(Entries from a dataset)
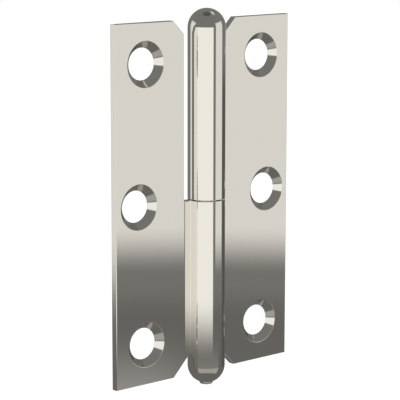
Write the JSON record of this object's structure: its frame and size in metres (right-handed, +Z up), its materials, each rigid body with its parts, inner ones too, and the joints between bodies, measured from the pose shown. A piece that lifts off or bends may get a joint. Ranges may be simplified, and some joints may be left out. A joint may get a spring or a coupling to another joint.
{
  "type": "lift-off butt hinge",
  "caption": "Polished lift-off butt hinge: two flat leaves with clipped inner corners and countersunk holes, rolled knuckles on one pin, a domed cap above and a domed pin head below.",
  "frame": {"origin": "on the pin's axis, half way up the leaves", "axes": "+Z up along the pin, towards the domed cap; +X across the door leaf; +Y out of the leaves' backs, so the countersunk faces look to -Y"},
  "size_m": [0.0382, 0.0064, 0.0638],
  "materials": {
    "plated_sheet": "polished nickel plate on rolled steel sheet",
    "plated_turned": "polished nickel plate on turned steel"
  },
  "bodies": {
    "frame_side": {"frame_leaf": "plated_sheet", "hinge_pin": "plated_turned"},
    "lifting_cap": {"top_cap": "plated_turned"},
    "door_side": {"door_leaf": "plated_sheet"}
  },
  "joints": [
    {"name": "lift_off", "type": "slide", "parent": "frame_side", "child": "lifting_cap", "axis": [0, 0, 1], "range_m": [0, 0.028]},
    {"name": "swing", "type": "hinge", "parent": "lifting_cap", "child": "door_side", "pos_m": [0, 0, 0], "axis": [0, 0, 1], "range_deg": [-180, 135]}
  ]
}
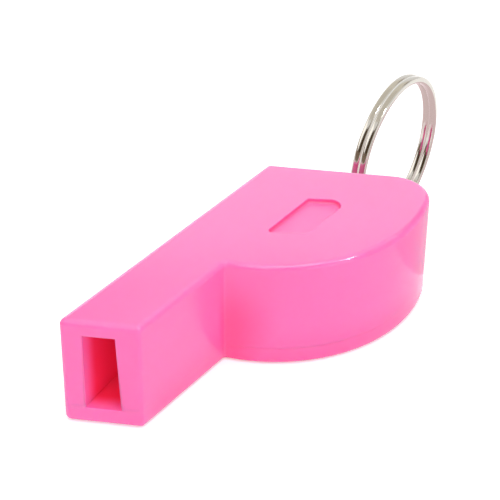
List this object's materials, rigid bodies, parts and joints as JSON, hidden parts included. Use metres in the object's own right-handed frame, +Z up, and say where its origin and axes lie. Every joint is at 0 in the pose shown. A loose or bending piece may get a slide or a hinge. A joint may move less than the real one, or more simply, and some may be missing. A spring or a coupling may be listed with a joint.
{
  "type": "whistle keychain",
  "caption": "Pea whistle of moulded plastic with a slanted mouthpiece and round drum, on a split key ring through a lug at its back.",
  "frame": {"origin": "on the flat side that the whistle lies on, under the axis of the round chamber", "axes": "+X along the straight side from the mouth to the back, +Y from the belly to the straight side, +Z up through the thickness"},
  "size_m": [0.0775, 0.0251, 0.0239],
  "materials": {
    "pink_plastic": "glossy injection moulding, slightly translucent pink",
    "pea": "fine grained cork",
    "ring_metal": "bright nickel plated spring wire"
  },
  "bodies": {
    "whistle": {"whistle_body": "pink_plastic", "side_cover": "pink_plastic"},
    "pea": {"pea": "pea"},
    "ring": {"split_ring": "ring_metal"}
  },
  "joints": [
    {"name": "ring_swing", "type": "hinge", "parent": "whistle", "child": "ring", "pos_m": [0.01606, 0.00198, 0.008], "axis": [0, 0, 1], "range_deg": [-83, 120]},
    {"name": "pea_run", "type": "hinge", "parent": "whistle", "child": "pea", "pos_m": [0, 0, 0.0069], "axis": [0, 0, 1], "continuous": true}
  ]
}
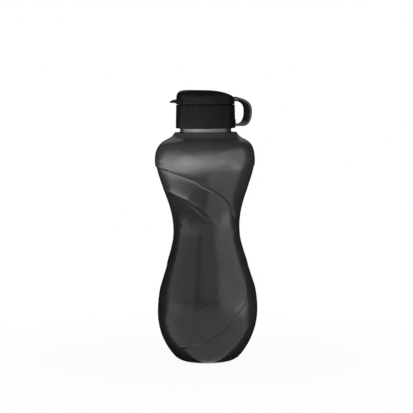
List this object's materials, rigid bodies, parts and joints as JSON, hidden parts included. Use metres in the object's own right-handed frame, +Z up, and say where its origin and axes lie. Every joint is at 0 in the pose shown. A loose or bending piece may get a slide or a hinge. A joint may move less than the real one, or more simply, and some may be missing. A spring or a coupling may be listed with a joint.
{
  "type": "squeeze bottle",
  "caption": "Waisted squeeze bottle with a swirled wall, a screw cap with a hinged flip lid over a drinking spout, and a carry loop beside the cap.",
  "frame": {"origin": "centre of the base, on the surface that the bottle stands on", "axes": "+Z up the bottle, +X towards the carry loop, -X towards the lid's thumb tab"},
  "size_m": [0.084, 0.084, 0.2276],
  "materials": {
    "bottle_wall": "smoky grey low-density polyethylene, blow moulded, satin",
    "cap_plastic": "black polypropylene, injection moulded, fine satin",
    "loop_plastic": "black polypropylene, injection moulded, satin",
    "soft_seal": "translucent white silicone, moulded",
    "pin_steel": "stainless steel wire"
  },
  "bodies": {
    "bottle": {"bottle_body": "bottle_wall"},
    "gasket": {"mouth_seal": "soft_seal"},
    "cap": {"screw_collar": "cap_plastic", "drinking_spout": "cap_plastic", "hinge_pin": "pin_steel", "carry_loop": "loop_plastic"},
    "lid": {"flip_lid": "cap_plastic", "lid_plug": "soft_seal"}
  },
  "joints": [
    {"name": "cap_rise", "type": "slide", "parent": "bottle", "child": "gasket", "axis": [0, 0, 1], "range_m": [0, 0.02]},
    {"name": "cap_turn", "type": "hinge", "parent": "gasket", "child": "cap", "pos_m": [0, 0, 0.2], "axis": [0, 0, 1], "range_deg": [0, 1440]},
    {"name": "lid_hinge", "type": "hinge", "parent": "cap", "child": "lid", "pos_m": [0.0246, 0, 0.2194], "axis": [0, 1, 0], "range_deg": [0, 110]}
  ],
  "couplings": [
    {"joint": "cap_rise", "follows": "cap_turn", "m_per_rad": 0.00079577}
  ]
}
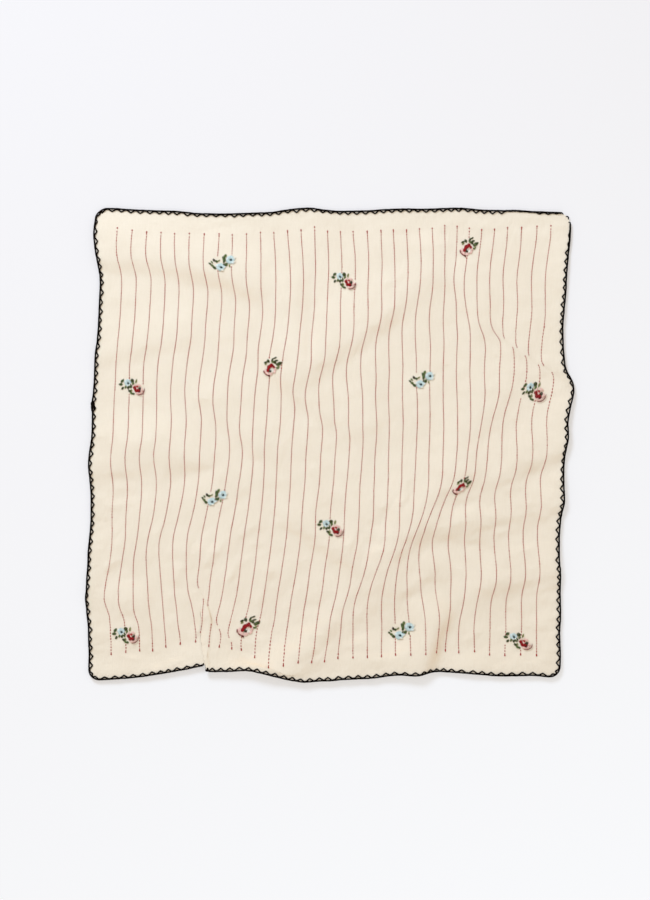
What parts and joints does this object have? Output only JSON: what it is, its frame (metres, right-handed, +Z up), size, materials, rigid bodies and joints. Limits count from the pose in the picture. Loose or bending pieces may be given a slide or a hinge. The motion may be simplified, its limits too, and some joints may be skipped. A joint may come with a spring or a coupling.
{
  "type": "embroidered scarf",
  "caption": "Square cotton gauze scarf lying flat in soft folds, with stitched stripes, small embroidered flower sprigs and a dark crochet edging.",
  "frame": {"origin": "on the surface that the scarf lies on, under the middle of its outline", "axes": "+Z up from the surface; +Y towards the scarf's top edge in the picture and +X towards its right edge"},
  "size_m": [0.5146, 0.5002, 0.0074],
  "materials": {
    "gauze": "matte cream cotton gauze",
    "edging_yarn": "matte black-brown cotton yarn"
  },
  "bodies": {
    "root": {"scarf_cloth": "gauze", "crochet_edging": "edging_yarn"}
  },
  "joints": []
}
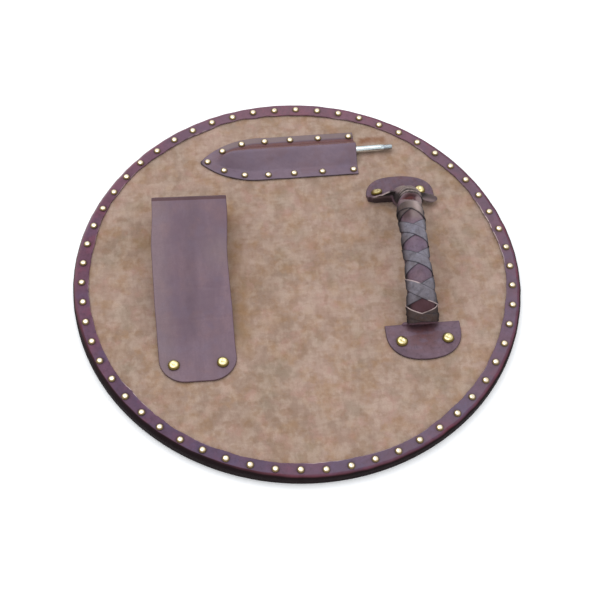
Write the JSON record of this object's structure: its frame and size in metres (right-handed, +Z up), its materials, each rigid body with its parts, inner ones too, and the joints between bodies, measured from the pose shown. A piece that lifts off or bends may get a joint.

PROBLEM TO SOLVE
Copy out the full listing exactly.

WRITTEN RESPONSE
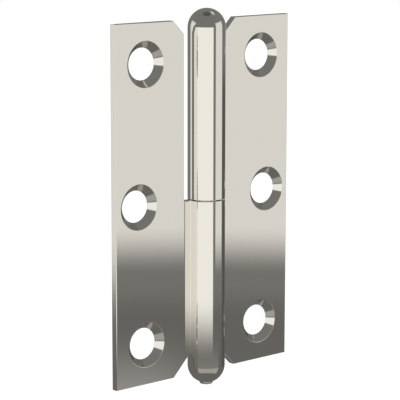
Write the JSON record of this object's structure: its frame and size in metres (right-handed, +Z up), its materials, each rigid body with its parts, inner ones too, and the joints between bodies, measured from the pose shown. A piece that lifts off or bends may get a joint. Ranges may be simplified, and some joints may be left out. A joint may get a spring or a coupling to another joint.
{
  "type": "lift-off butt hinge",
  "caption": "Polished lift-off butt hinge: two flat leaves with clipped inner corners and countersunk holes, rolled knuckles on one pin, a domed cap above and a domed pin head below.",
  "frame": {"origin": "on the pin's axis, half way up the leaves", "axes": "+Z up along the pin, towards the domed cap; +X across the door leaf; +Y out of the leaves' backs, so the countersunk faces look to -Y"},
  "size_m": [0.0382, 0.0064, 0.0638],
  "materials": {
    "plated_sheet": "polished nickel plate on rolled steel sheet",
    "plated_turned": "polished nickel plate on turned steel"
  },
  "bodies": {
    "frame_side": {"frame_leaf": "plated_sheet", "hinge_pin": "plated_turned"},
    "lifting_cap": {"top_cap": "plated_turned"},
    "door_side": {"door_leaf": "plated_sheet"}
  },
  "joints": [
    {"name": "lift_off", "type": "slide", "parent": "frame_side", "child": "lifting_cap", "axis": [0, 0, 1], "range_m": [0, 0.028]},
    {"name": "swing", "type": "hinge", "parent": "lifting_cap", "child": "door_side", "pos_m": [0, 0, 0], "axis": [0, 0, 1], "range_deg": [-180, 135]}
  ]
}
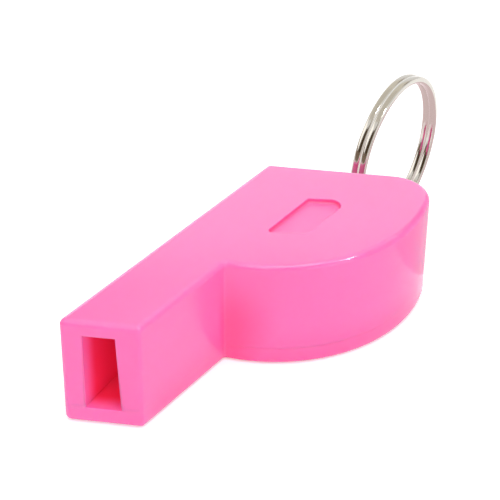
List this object's materials, rigid bodies, parts and joints as JSON, hidden parts included. Use metres in the object's own right-handed frame, +Z up, and say where its origin and axes lie. Every joint is at 0 in the pose shown. A loose or bending piece may get a slide or a hinge. A joint may move less than the real one, or more simply, and some may be missing. A spring or a coupling may be listed with a joint.
{
  "type": "whistle keychain",
  "caption": "Pea whistle of moulded plastic with a slanted mouthpiece and round drum, on a split key ring through a lug at its back.",
  "frame": {"origin": "on the flat side that the whistle lies on, under the axis of the round chamber", "axes": "+X along the straight side from the mouth to the back, +Y from the belly to the straight side, +Z up through the thickness"},
  "size_m": [0.0775, 0.0251, 0.0239],
  "materials": {
    "pink_plastic": "glossy injection moulding, slightly translucent pink",
    "pea": "fine grained cork",
    "ring_metal": "bright nickel plated spring wire"
  },
  "bodies": {
    "whistle": {"whistle_body": "pink_plastic", "side_cover": "pink_plastic"},
    "pea": {"pea": "pea"},
    "ring": {"split_ring": "ring_metal"}
  },
  "joints": [
    {"name": "ring_swing", "type": "hinge", "parent": "whistle", "child": "ring", "pos_m": [0.01606, 0.00198, 0.008], "axis": [0, 0, 1], "range_deg": [-83, 120]},
    {"name": "pea_run", "type": "hinge", "parent": "whistle", "child": "pea", "pos_m": [0, 0, 0.0069], "axis": [0, 0, 1], "continuous": true}
  ]
}
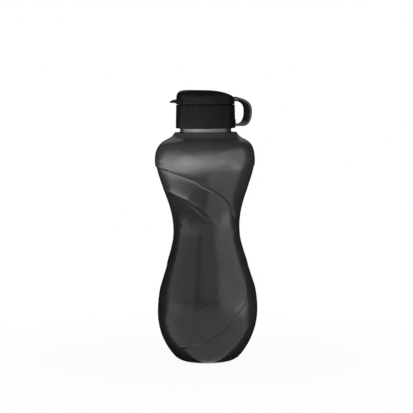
List this object's materials, rigid bodies, parts and joints as JSON, hidden parts included. Use metres in the object's own right-handed frame, +Z up, and say where its origin and axes lie. Every joint is at 0 in the pose shown. A loose or bending piece may get a slide or a hinge. A joint may move less than the real one, or more simply, and some may be missing. A spring or a coupling may be listed with a joint.
{
  "type": "squeeze bottle",
  "caption": "Waisted squeeze bottle with a swirled wall, a screw cap with a hinged flip lid over a drinking spout, and a carry loop beside the cap.",
  "frame": {"origin": "centre of the base, on the surface that the bottle stands on", "axes": "+Z up the bottle, +X towards the carry loop, -X towards the lid's thumb tab"},
  "size_m": [0.084, 0.084, 0.2276],
  "materials": {
    "bottle_wall": "smoky grey low-density polyethylene, blow moulded, satin",
    "cap_plastic": "black polypropylene, injection moulded, fine satin",
    "loop_plastic": "black polypropylene, injection moulded, satin",
    "soft_seal": "translucent white silicone, moulded",
    "pin_steel": "stainless steel wire"
  },
  "bodies": {
    "bottle": {"bottle_body": "bottle_wall"},
    "gasket": {"mouth_seal": "soft_seal"},
    "cap": {"screw_collar": "cap_plastic", "drinking_spout": "cap_plastic", "hinge_pin": "pin_steel", "carry_loop": "loop_plastic"},
    "lid": {"flip_lid": "cap_plastic", "lid_plug": "soft_seal"}
  },
  "joints": [
    {"name": "cap_rise", "type": "slide", "parent": "bottle", "child": "gasket", "axis": [0, 0, 1], "range_m": [0, 0.02]},
    {"name": "cap_turn", "type": "hinge", "parent": "gasket", "child": "cap", "pos_m": [0, 0, 0.2], "axis": [0, 0, 1], "range_deg": [0, 1440]},
    {"name": "lid_hinge", "type": "hinge", "parent": "cap", "child": "lid", "pos_m": [0.0246, 0, 0.2194], "axis": [0, 1, 0], "range_deg": [0, 110]}
  ],
  "couplings": [
    {"joint": "cap_rise", "follows": "cap_turn", "m_per_rad": 0.00079577}
  ]
}
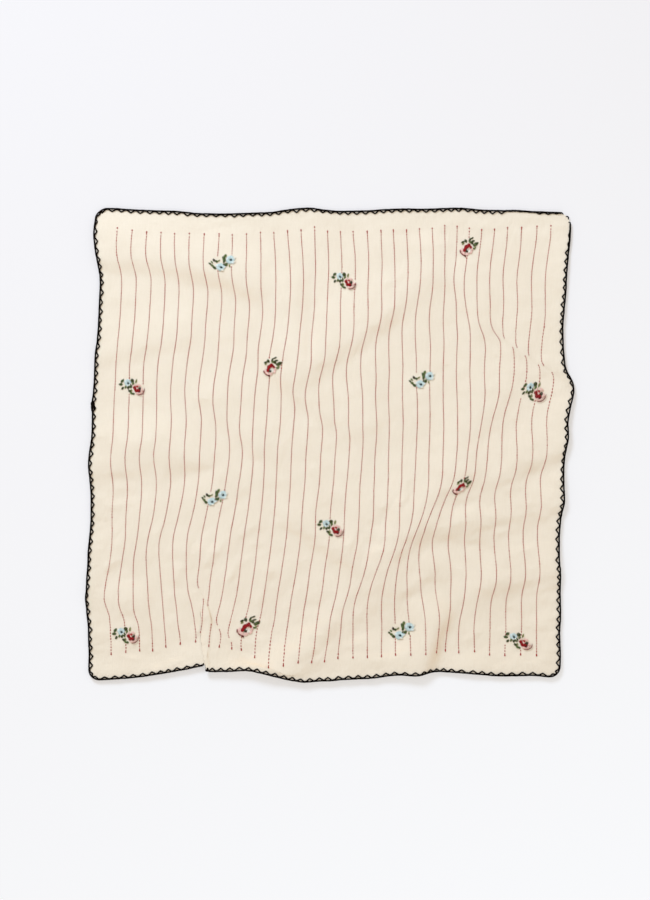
What parts and joints does this object have? Output only JSON: what it is, its frame (metres, right-handed, +Z up), size, materials, rigid bodies and joints. Limits count from the pose in the picture. Loose or bending pieces may be given a slide or a hinge. The motion may be simplified, its limits too, and some joints may be skipped. A joint may come with a spring or a coupling.
{
  "type": "embroidered scarf",
  "caption": "Square cotton gauze scarf lying flat in soft folds, with stitched stripes, small embroidered flower sprigs and a dark crochet edging.",
  "frame": {"origin": "on the surface that the scarf lies on, under the middle of its outline", "axes": "+Z up from the surface; +Y towards the scarf's top edge in the picture and +X towards its right edge"},
  "size_m": [0.5146, 0.5002, 0.0074],
  "materials": {
    "gauze": "matte cream cotton gauze",
    "edging_yarn": "matte black-brown cotton yarn"
  },
  "bodies": {
    "root": {"scarf_cloth": "gauze", "crochet_edging": "edging_yarn"}
  },
  "joints": []
}
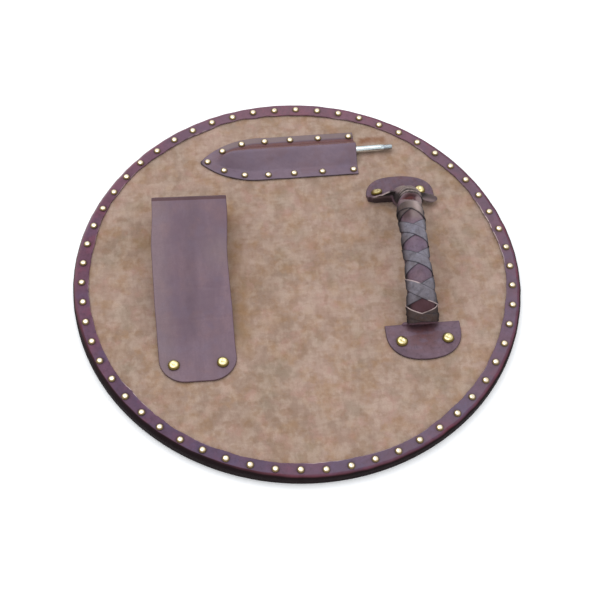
Write the JSON record of this object's structure: its frame and size in metres (right-handed, +Z up), its materials, each rigid body with its parts, inner ones too, and the joints between bodies, measured from the pose shown. A piece that lifts off or bends may get a joint.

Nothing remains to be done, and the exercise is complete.